## Set exercise
Reproduce the complete listing without any deviation.

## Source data
+-------+
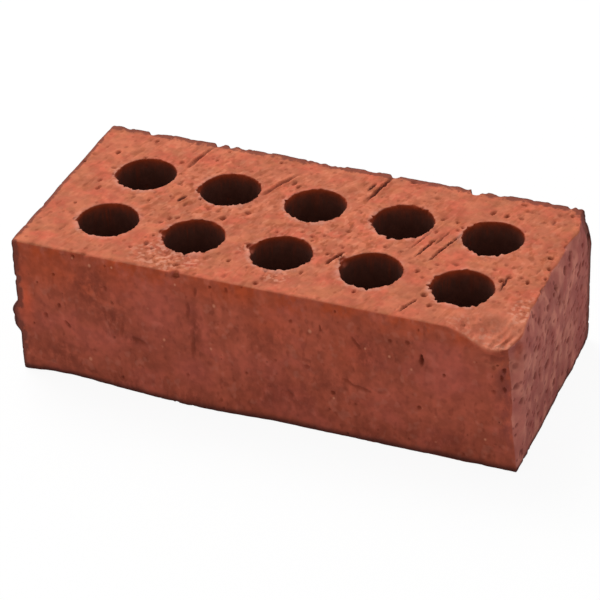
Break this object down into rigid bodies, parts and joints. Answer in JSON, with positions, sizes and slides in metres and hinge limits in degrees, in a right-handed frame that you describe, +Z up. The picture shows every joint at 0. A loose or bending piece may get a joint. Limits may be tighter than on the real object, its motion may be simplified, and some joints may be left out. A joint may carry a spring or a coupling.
{
  "type": "cored clay brick",
  "caption": "Rectangular fired clay brick with rows of round cores right through it, rough wire-cut bed faces, smooth sides and one worn top corner.",
  "frame": {"origin": "under the middle of the brick, on the floor that its bottom bed face lies on", "axes": "+X along the length, +Y across the width away from the stretcher face seen in front, +Z up through the cores"},
  "size_m": [0.203, 0.092, 0.06],
  "materials": {
    "fired_clay": "rough fired terracotta, smoother and darker on the die-formed sides"
  },
  "bodies": {
    "root": {"brick": "fired_clay"}
  },
  "joints": []
}
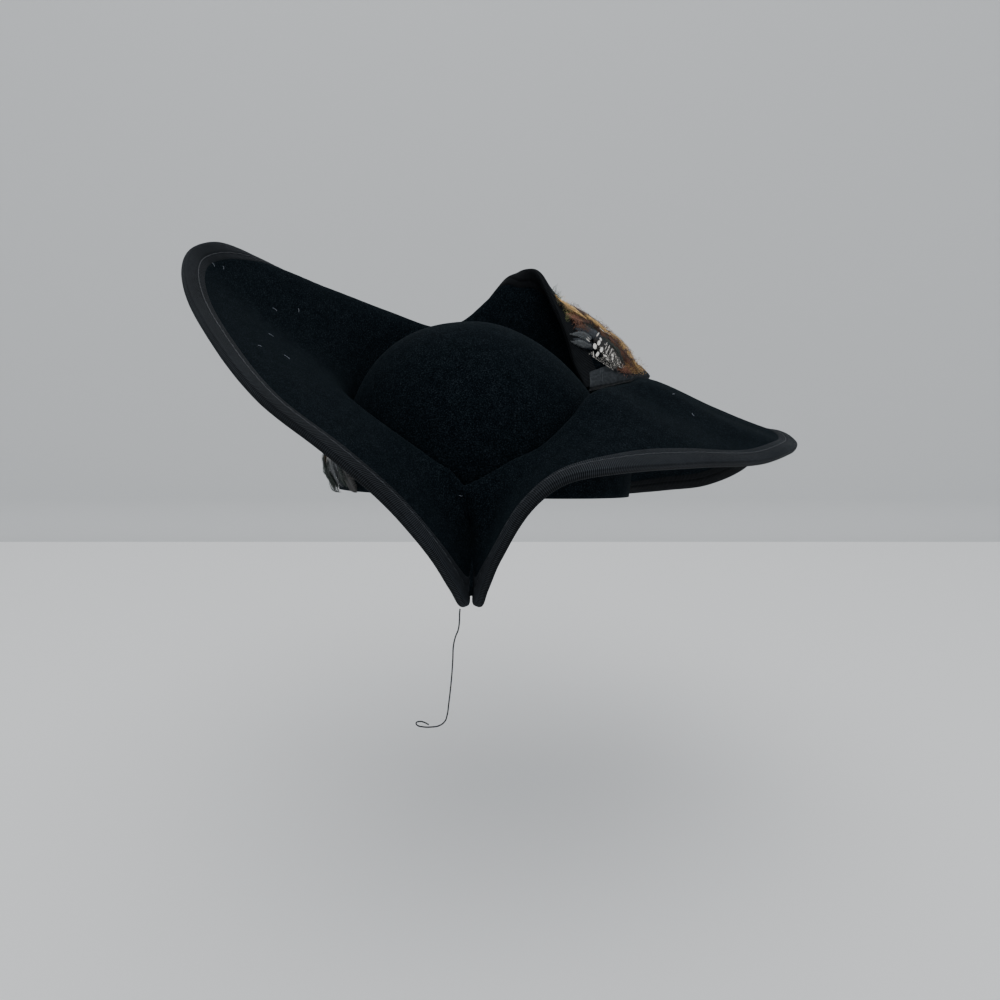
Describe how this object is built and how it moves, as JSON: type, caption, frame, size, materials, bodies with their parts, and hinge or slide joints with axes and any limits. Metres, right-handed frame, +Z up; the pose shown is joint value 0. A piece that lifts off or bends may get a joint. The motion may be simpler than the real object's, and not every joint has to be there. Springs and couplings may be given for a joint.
{
  "type": "tilt hat",
  "caption": "Sculpted black felt tilt hat: round crown, wide uneven brim with a pinched fold, a peak and a folded flap, ribbon-bound edge, feather trim and a hanging cord.",
  "frame": {"origin": "middle of the head opening, level with the middle of its tilted rim", "axes": "+X towards the wearer's back, -Y towards the side with the pinched fold, +Z up"},
  "size_m": [0.3734, 0.2447, 0.2494],
  "materials": {
    "felt": "matte wool felt",
    "ribbon": "ribbed grosgrain",
    "feather_gold": "soft barbed feather",
    "feather_dark": "soft barbed feather",
    "cord": "twisted thread"
  },
  "bodies": {
    "root": {"crown": "felt", "brim": "felt", "binding_tail": "ribbon", "binding_front": "ribbon", "binding_flap": "ribbon", "feather_pad": "feather_gold", "feather_sweep": "feather_dark", "feather_front": "feather_dark", "cord": "cord"}
  },
  "joints": []
}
+-------+
## Problem solution
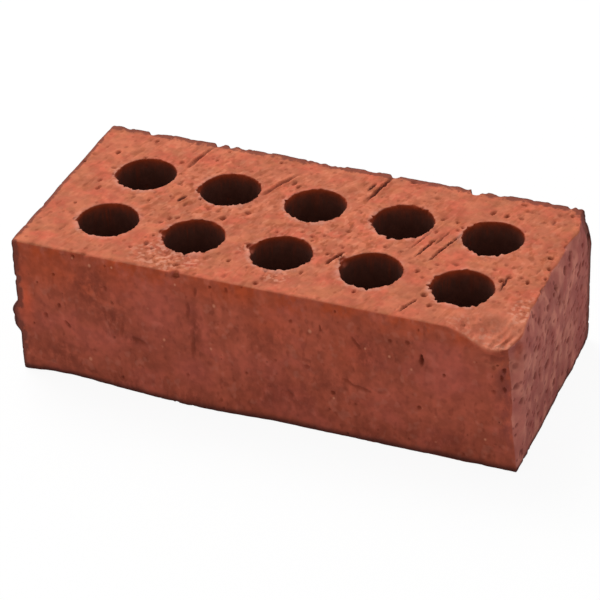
Break this object down into rigid bodies, parts and joints. Answer in JSON, with positions, sizes and slides in metres and hinge limits in degrees, in a right-handed frame that you describe, +Z up. The picture shows every joint at 0. A loose or bending piece may get a joint. Limits may be tighter than on the real object, its motion may be simplified, and some joints may be left out. A joint may carry a spring or a coupling.
{
  "type": "cored clay brick",
  "caption": "Rectangular fired clay brick with rows of round cores right through it, rough wire-cut bed faces, smooth sides and one worn top corner.",
  "frame": {"origin": "under the middle of the brick, on the floor that its bottom bed face lies on", "axes": "+X along the length, +Y across the width away from the stretcher face seen in front, +Z up through the cores"},
  "size_m": [0.203, 0.092, 0.06],
  "materials": {
    "fired_clay": "rough fired terracotta, smoother and darker on the die-formed sides"
  },
  "bodies": {
    "root": {"brick": "fired_clay"}
  },
  "joints": []
}
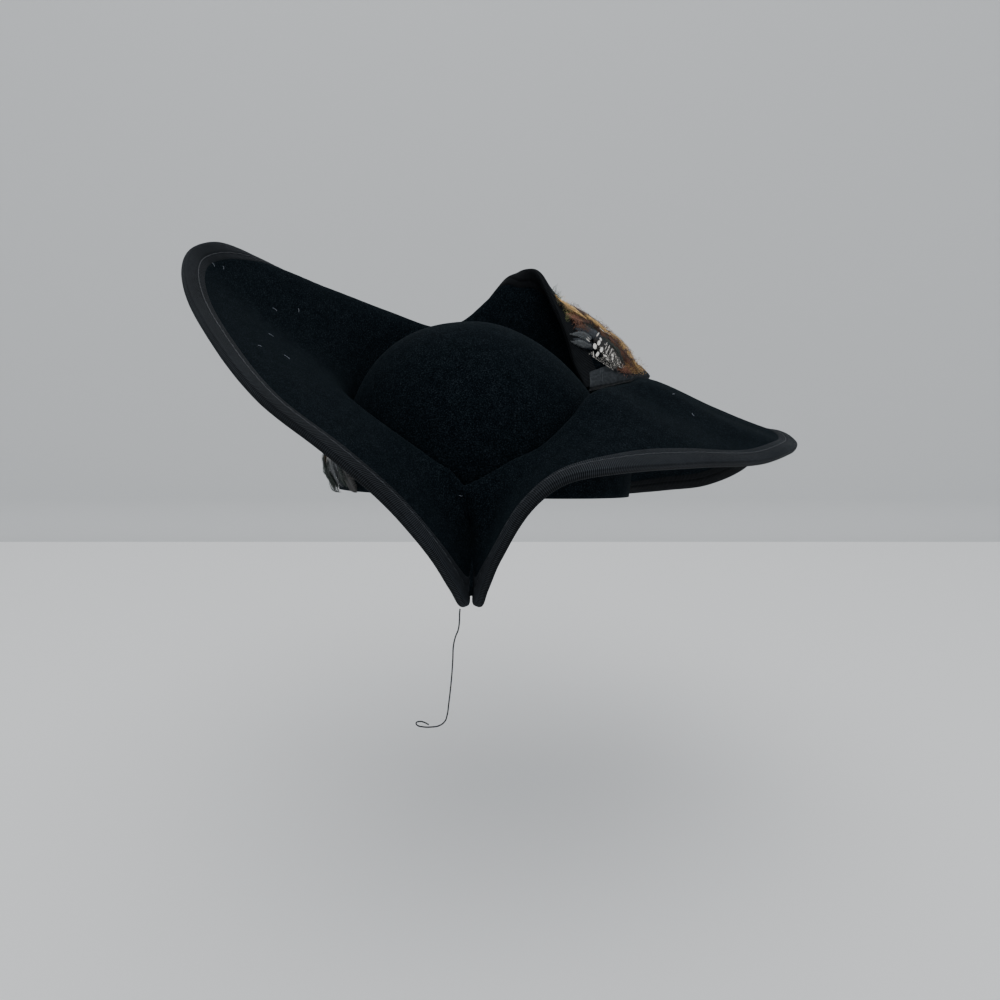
Describe how this object is built and how it moves, as JSON: type, caption, frame, size, materials, bodies with their parts, and hinge or slide joints with axes and any limits. Metres, right-handed frame, +Z up; the pose shown is joint value 0. A piece that lifts off or bends may get a joint. The motion may be simpler than the real object's, and not every joint has to be there. Springs and couplings may be given for a joint.
{
  "type": "tilt hat",
  "caption": "Sculpted black felt tilt hat: round crown, wide uneven brim with a pinched fold, a peak and a folded flap, ribbon-bound edge, feather trim and a hanging cord.",
  "frame": {"origin": "middle of the head opening, level with the middle of its tilted rim", "axes": "+X towards the wearer's back, -Y towards the side with the pinched fold, +Z up"},
  "size_m": [0.3734, 0.2447, 0.2494],
  "materials": {
    "felt": "matte wool felt",
    "ribbon": "ribbed grosgrain",
    "feather_gold": "soft barbed feather",
    "feather_dark": "soft barbed feather",
    "cord": "twisted thread"
  },
  "bodies": {
    "root": {"crown": "felt", "brim": "felt", "binding_tail": "ribbon", "binding_front": "ribbon", "binding_flap": "ribbon", "feather_pad": "feather_gold", "feather_sweep": "feather_dark", "feather_front": "feather_dark", "cord": "cord"}
  },
  "joints": []
}